Para Lourenço, haverá um antes e um depois da eleição de Adalberto da Costa Júnior.
Com Adalberto, a UNITA muda de atitude e até de natureza, em relação a Isaías Samakuva. Será um partido mais incómodo, chamando atenção para a falta de resultados prácticos do discurso anti-corrupção. E para o irrealismo dos pronunciamentos de Lourenço e membros do seu Governo acerca das perspectivas económicas, face ao contínuo aumento das dificuldades para a maioria dos angolanos (desemprego, perda de poder de compra, etc.). Demonstrando esta viragem, Adalberto desdobra-se em entrevistas a meios de comunicação social angolanos e portugueses, desde a sua eleição.
E, porque em África, sobretudo entre as elites, as questões de pele são importantes, não é indiferente um dos dois principais partidos políticos ter à sua cabeça um mulato. O MPLA, que teve o mulato Viriato da Cruz como fundador - e mais tarde afastou o mulato Lúcio Lara da linha directa de sucessão de Agostinho Neto, entregando o poder a um jovem de seu nome José Eduardo dos Santos - nunca deixou de ser um partido chefiado por quimbundos. Com Adalberto, a UNITA deixou de ser um partido chefiado por umbundos. Liberta-se assim do rótulo de "partido tribal" que o MPLA lhe colou durante tantos anos. O que lhe pode valer milhões de votos, sobretudo nas grandes cidades, onde a etnia é mais "deslaçada" entre os migrantes internos.
Uma UNITA mais interventiva, mais mobilizada e mais catalizadora de descontentamento não poderia surgir em pior altura para o MPLA, que já se desfaz em desculpas para justificar o adiamento das eleições autárquicas de 2020.
E será um momento de verdade para João Lourenço - alinhará com a oposição contra os "marimbondos" intocados pela Justiça (quase todos...) - ou defenderá os "bons marimbondos" do seu partido e do seu círculo de relações, assim revelando ser o discurso anti-corrupção pouco mais do que oco?
Em Moçambique, o líder da oposição (RENAMO) Ossufo Momade, debate-se com a fragmentação do seu partido. A insurreição de Mariano Nhongo é, como revelamos no Africa Monitor, a ponta do véu de uma emergente fractura étnica.

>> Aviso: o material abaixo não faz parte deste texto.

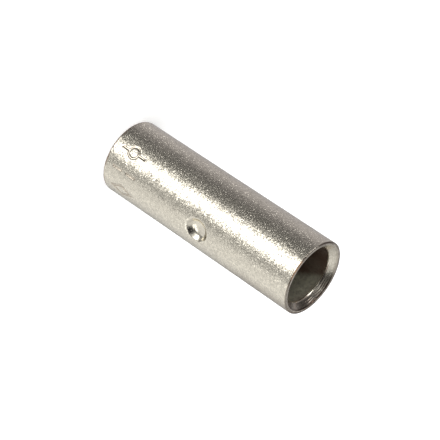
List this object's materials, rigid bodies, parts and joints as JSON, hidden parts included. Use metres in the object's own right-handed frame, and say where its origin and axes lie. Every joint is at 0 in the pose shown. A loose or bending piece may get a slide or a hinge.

Em Cabo Delgado, o sucesso inicial da estratégia contra-insurgência do Governo, com apoio russo, deu lugar a uma nova fase, de menor actividade, e os grupos armados já tiram partido da situação, conforme damos conta.
Para o presidente Filipe Nyusi, avolumam-se os problemas. Com a imagem da FRELIMO junto da opinião pública devastada pelo caso das "dívidas ocultas", também Nyusi viu o seu nome implicado no caso, em julgamento em Nova Iorque. Antevendo a situação, o presidente moveu influências para que o julgamento fosse silenciado no seu país.
Na Guiné-Bissau, como esperado Domingos Simões Pereira não conseguiu a eleição na primeira volta das presidenciais. Pior, viu a votação descer em relação à obtida pelo PAIGC nas legislativas de Março. O seu adversário é provavelmente aquele que mais temia - Umaru Sissoco Embaló. Que, para já, conseguiu os importantes apoios de Nuno Na Bian e de Carlos Gomes Júnior (ex-PAIGC).